▸ REQUIRED TASK
Exactly repeat the lines starting at the one that holds "on_front() recesses();" and ending at the one that holds "points = [vertex.co". Both end lines count; leave out everything else.

▸ SUPPLIED DATA
************

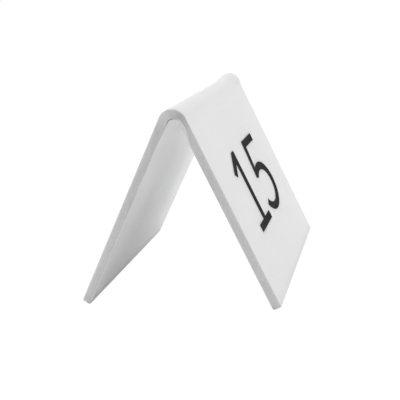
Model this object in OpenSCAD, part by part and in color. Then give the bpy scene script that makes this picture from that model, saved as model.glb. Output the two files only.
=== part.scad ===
// Table number holder: one strip of white sheet folded into a free-standing tent, with a
// two-digit number engraved into the outside of each leg and filled with dark paint.
//
// Frame: the fold runs along X, the front leg faces -Y, +Z is up, and the origin is on the
// table at the middle of the footprint.

/* [Sheet] */
// Width of the sheet, along the fold
sheet_w = 60; // [50:1:80]
// Thickness of the sheet
sheet_t = 2.5; // [2:0.1:3]
// Straight length of the front leg, from the bend to its cut foot
front_leg = 54.5; // [50:0.5:70]
// Straight length of the rear leg, from the bend to its cut foot
rear_leg = 59; // [50:0.5:70]

/* [Fold] */
// Angle between the two legs
fold_angle = 52; // [44:1:60]
// Radius on the inside of the bend
bend_r = 1.5; // [1:0.1:3]
// Height taken off each foot's lowest edge, which leaves the narrow flat that it stands on
foot_trim = 0.15; // [0.1:0.05:0.3]

/* [Numerals] */
// Height of the numerals
numeral_h = 23; // [16:0.5:26]
// Distance from the bend down to the top of the numerals
numeral_drop = 14.7; // [12:0.1:18]
// Thickness of level strokes
stroke_level = 2.3; // [1.4:0.1:2.6]
// Thickness of upright strokes
stroke_upright = 2.7; // [1.8:0.1:3.2]
// Depth of the engraved recesses
engraving_depth = 0.4; // [0.2:0.05:0.8]
// How far the paint lies below the face around it
paint_recess = 0.05; // [0.05:0.05:0.15]

/* [Hidden] */
$fn = 96;

// Overlap that carries a cutting shape past the face it cuts
past = 1;
bend_outer_r = bend_r + sheet_t;
// The bend is this much fuller than a curve tangent to the legs, so each leg runs cleanly into it
bend_fullness = 0.03;
// Angles, from the end of a leg's straight part, at which its faces meet the fuller curves
inner_meet = acos(bend_r / (bend_r + bend_fullness));
outer_meet = acos(bend_outer_r / (bend_outer_r + bend_fullness));
// How far the bend runs down into each leg, as an angle, and how far each leg runs up into the bend
bend_lap = (inner_meet + outer_meet) / 2;
leg_lap = (bend_r * tan(inner_meet) + bend_outer_r * tan(outer_meet)) / 2;

// Lean of each leg from the vertical, with both feet on the table. Each foot's lowest edge is
// leg * cos(lean) - bend_r * sin(lean) below the bend's centre, and the two leans add up to fold_angle.
lean_rise = front_leg - rear_leg * cos(fold_angle) + bend_r * sin(fold_angle);
lean_run = rear_leg * sin(fold_angle) + bend_r * (1 + cos(fold_angle));
front_lean = atan2(lean_rise, lean_run);
rear_lean = fold_angle - front_lean;

// Centre of the bend, over the middle of the footprint
front_reach = bend_outer_r * cos(front_lean) + front_leg * sin(front_lean);
rear_reach = bend_outer_r * cos(rear_lean) + rear_leg * sin(rear_lean);
bend_y = (front_reach - rear_reach) / 2;
bend_z = front_leg * cos(front_lean) - bend_r * sin(front_lean) - foot_trim;

// The numerals are drawn on a grid with 23 units to their height
unit = numeral_h / 23;
// The 1: its middle, its foot, and the flag's reach to the left, drop and blunt end
one_x = -9.8 * unit;
one_foot_w = 13.1 * unit;
flag_reach = 5.3 * unit;
flag_drop = 5.3 * unit;
flag_end = [1.75 * unit, -1.35 * unit];
flag_root_drop = 3.55 * unit;
// The 5: its bar, which stands a little above the 1, and its stem, which slants to the left as it
// comes down
five_top = 23.15 * unit;
five_left = 1.65 * unit;
five_bar_w = 12.2 * unit;
five_slant = 1.5 * unit;
five_stem_h = 11.4 * unit;
five_stem_w = stroke_upright - 0.1 * unit;
// The bowl's outer and inner ellipses: centre and half sizes
bowl_outer = [6.45 * unit, 7.35 * unit, 8.9 * unit, 7.6 * unit];
bowl_inner = [6.2 * unit, 7.35 * unit, 8.65 * unit - stroke_upright, 7.45 * unit - stroke_level];
// Angles at which the outer and inner curves leave the stem, and at which both end in the hook
outer_start = 112;
inner_start = 132;
hook_angle = -148;
bowl_steps = 40;

// Points along an ellipse between two angles
function ellipse_arc(e, from, to) = [
    for (i = [0 : bowl_steps])
        let (a = from + (to - from) * i / bowl_steps)
            [e[0] + e[2] * cos(a), e[1] + e[3] * sin(a)]
];

// Leg frame: x along the fold, y up the leg, z outward, with the bend's centre at the origin
module on_leg(lean, turn) {
    translate([0, bend_y, bend_z])
        rotate([0, 0, turn])
            rotate([90 - lean, 0, 0])
                children();
}

module on_front() {
    on_leg(front_lean, 0) children();
}

module on_rear() {
    on_leg(rear_lean, 180) children();
}

// Outline of the numeral 1, standing on y = 0
module outline_1() {
    left = one_x - stroke_upright / 2;
    right = one_x + stroke_upright / 2;
    foot_left = one_x - one_foot_w / 2;
    foot_right = one_x + one_foot_w / 2;
    tip = [left - flag_reach, numeral_h - flag_drop];
    polygon([
        [foot_left, 0],
        [foot_right, 0],
        [foot_right, stroke_level],
        [right, stroke_level],
        [right, numeral_h],
        [left, numeral_h],
        tip,
        tip + flag_end,
        [left, numeral_h - flag_root_drop],
        [left, stroke_level],
        [foot_left, stroke_level]
    ]);
}

// Outline of the numeral 5, whose bowl dips a little below y = 0
module outline_5() {
    polygon(concat(
        [
            [five_left - five_slant, five_top - five_stem_h],
            [five_left, five_top],
            [five_left + five_bar_w, five_top],
            [five_left + five_bar_w, five_top - stroke_level],
            [five_left + five_stem_w, five_top - stroke_level]
        ],
        ellipse_arc(bowl_outer, outer_start, hook_angle),
        ellipse_arc(bowl_inner, hook_angle, inner_start)
    ));
}

// Body of a numeral on the leg's outer face, from a depth below the face up to a height above it
module numeral(digit, depth, height) {
    translate([0, -numeral_drop - numeral_h, bend_outer_r - depth])
        linear_extrude(depth + height) {
            if (digit == 1) outline_1();
            if (digit == 5) outline_5();
        }
}

module recesses() {
    numeral(1, engraving_depth, past);
    numeral(5, engraving_depth, past);
}

module paint(digit) {
    color("dimgray") numeral(digit, engraving_depth, -paint_recess);
}

// Straight leg, cut over wide
module leg(length) {
    translate([-sheet_w / 2 - past, -length, bend_r]) cube([sheet_w + 2 * past, length + leg_lap, sheet_t]);
}

// The bend, cut wider still, and drawn from the rear leg's frame round to the front leg
module bend() {
    rotate([0, -90, 0])
        rotate([0, 0, -bend_lap])
            rotate_extrude(angle = 180 - fold_angle + 2 * bend_lap)
                translate([bend_r + bend_fullness, -sheet_w / 2 - 2 * past])
                    square([sheet_t, sheet_w + 4 * past]);
}

// The whole strip, cut to its width, trimmed level where the feet meet the table, and engraved
module tent_sheet() {
    color("white") difference() {
        intersection() {
            union() {
                on_front() leg(front_leg);
                on_rear() leg(rear_leg);
                on_rear() bend();
            }
            translate([-sheet_w / 2, -2 * rear_leg, 0]) cube([sheet_w, 4 * rear_leg, 2 * rear_leg]);
        }
        on_front() recesses();
        on_rear() recesses();
    }
}

module front_numeral_1() {
    on_front() paint(1);
}

module front_numeral_5() {
    on_front() paint(5);
}

module rear_numeral_1() {
    on_rear() paint(1);
}

module rear_numeral_5() {
    on_rear() paint(5);
}

tent_sheet();
front_numeral_1();
front_numeral_5();
rear_numeral_1();
rear_numeral_5();
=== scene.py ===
"""Looks of the table number holder: a folded white sheet with engraved, paint-filled numerals.

Lengths below are in millimetres, in the model's own frame: the fold runs along X, the front leg
faces -Y and +Z is up. MM turns them into metres as the meshes are made. Materials, lights and the
camera work in metres.
"""

import math

import bmesh
import bpy
from mathutils import Matrix, Vector


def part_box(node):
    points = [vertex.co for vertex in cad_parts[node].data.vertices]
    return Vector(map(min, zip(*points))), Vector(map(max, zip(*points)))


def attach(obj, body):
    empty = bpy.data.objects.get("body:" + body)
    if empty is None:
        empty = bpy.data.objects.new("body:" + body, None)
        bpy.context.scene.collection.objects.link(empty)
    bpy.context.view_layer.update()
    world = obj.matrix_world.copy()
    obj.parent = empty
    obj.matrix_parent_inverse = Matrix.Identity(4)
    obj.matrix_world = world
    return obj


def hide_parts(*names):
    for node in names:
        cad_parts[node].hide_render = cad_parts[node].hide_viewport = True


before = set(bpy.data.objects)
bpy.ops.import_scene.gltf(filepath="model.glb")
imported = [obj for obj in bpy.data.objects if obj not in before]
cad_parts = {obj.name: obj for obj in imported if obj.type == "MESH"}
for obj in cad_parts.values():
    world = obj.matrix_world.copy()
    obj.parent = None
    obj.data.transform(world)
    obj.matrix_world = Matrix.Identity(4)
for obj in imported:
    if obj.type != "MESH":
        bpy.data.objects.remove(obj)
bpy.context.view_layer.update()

MM = 0.001

# Driving sizes of the sheet, as in the design
SHEET_T = 2.5
FRONT_LEG = 54.5
REAR_LEG = 59.0
FOLD = math.radians(52)
BEND_R = 1.5
FOOT_TRIM = 0.15
HALF_T = SHEET_T / 2
BEND_MID_R = BEND_R + HALF_T
BEND_OUTER_R = BEND_R + SHEET_T
BEND_LEN = BEND_MID_R * (math.pi - FOLD)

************

▸ TASK RESULT
        on_front() recesses();
        on_rear() recesses();
    }
}

module front_numeral_1() {
    on_front() paint(1);
}

module front_numeral_5() {
    on_front() paint(5);
}

module rear_numeral_1() {
    on_rear() paint(1);
}

module rear_numeral_5() {
    on_rear() paint(5);
}

tent_sheet();
front_numeral_1();
front_numeral_5();
rear_numeral_1();
rear_numeral_5();
=== scene.py ===
"""Looks of the table number holder: a folded white sheet with engraved, paint-filled numerals.

Lengths below are in millimetres, in the model's own frame: the fold runs along X, the front leg
faces -Y and +Z is up. MM turns them into metres as the meshes are made. Materials, lights and the
camera work in metres.
"""

import math

import bmesh
import bpy
from mathutils import Matrix, Vector


def part_box(node):
    points = [vertex.co for vertex in cad_parts[node].data.vertices]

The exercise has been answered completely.